In the listing below, locate the line that contains "The build123d and" and the line that contains "return node.outputs[2]". Restate word for word those two lines and every line between them, and nothing else.

-- -- --

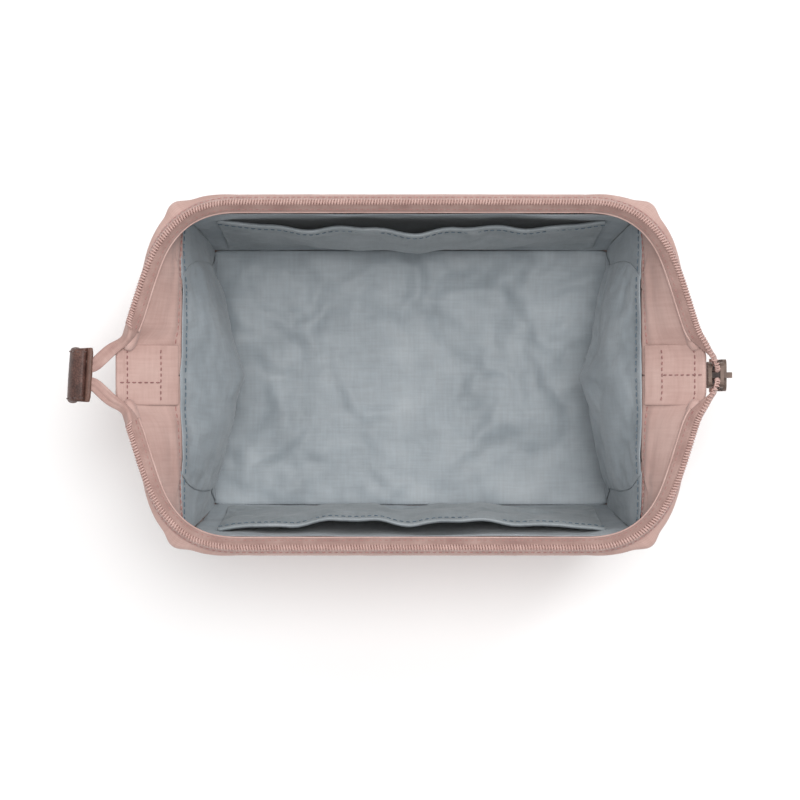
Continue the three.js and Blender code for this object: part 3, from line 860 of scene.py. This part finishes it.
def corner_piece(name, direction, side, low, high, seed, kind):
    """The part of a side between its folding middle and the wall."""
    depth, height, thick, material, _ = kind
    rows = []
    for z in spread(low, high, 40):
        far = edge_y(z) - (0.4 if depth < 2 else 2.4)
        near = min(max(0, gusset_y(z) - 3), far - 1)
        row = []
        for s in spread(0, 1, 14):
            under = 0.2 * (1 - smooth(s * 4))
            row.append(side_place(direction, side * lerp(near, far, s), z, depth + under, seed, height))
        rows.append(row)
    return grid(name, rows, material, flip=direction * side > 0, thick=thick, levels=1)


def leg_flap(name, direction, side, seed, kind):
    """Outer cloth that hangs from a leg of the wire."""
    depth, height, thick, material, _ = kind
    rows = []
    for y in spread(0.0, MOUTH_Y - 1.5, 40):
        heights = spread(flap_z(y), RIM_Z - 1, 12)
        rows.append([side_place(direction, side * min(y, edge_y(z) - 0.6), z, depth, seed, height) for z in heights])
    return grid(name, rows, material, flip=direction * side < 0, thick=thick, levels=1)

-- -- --

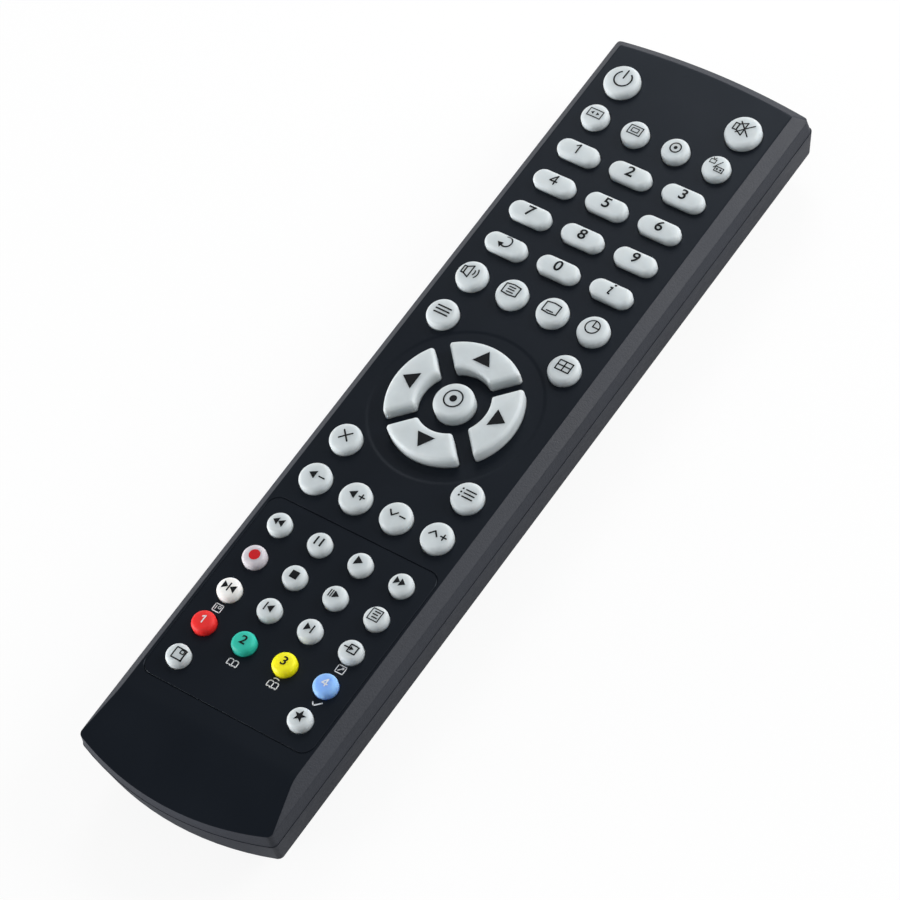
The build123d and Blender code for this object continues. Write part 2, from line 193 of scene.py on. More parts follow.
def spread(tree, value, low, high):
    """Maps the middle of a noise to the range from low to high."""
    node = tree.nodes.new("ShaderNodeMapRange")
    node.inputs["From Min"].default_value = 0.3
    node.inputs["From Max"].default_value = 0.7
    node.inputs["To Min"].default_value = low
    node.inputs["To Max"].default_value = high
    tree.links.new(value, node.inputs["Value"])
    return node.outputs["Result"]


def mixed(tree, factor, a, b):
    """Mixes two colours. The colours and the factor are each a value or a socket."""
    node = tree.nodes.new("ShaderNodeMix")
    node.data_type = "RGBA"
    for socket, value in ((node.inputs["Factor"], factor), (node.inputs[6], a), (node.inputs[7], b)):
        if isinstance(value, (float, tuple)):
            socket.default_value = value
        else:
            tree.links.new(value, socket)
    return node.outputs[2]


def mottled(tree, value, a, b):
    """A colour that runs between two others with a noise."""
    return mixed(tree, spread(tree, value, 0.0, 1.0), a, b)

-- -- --

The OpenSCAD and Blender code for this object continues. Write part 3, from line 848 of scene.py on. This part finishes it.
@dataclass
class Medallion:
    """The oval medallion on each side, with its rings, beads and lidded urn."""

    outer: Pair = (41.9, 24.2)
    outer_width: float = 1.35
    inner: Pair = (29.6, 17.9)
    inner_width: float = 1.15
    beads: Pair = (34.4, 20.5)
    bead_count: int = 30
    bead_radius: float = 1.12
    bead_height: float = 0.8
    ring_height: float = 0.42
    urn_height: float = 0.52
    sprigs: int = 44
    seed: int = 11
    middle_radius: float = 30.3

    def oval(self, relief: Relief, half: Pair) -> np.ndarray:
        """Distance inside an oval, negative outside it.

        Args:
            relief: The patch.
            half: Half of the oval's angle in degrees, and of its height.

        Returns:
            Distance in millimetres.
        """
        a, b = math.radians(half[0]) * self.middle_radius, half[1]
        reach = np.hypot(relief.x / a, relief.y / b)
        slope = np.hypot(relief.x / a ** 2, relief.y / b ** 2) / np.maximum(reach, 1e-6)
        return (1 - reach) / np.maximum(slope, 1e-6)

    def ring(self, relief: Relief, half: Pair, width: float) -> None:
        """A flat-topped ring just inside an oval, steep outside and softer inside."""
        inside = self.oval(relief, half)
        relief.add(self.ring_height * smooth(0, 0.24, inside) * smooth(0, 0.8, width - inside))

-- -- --

-- Solution below --
The build123d and Blender code for this object continues. Write part 2, from line 193 of scene.py on. More parts follow.
def spread(tree, value, low, high):
    """Maps the middle of a noise to the range from low to high."""
    node = tree.nodes.new("ShaderNodeMapRange")
    node.inputs["From Min"].default_value = 0.3
    node.inputs["From Max"].default_value = 0.7
    node.inputs["To Min"].default_value = low
    node.inputs["To Max"].default_value = high
    tree.links.new(value, node.inputs["Value"])
    return node.outputs["Result"]


def mixed(tree, factor, a, b):
    """Mixes two colours. The colours and the factor are each a value or a socket."""
    node = tree.nodes.new("ShaderNodeMix")
    node.data_type = "RGBA"
    for socket, value in ((node.inputs["Factor"], factor), (node.inputs[6], a), (node.inputs[7], b)):
        if isinstance(value, (float, tuple)):
            socket.default_value = value
        else:
            tree.links.new(value, socket)
    return node.outputs[2]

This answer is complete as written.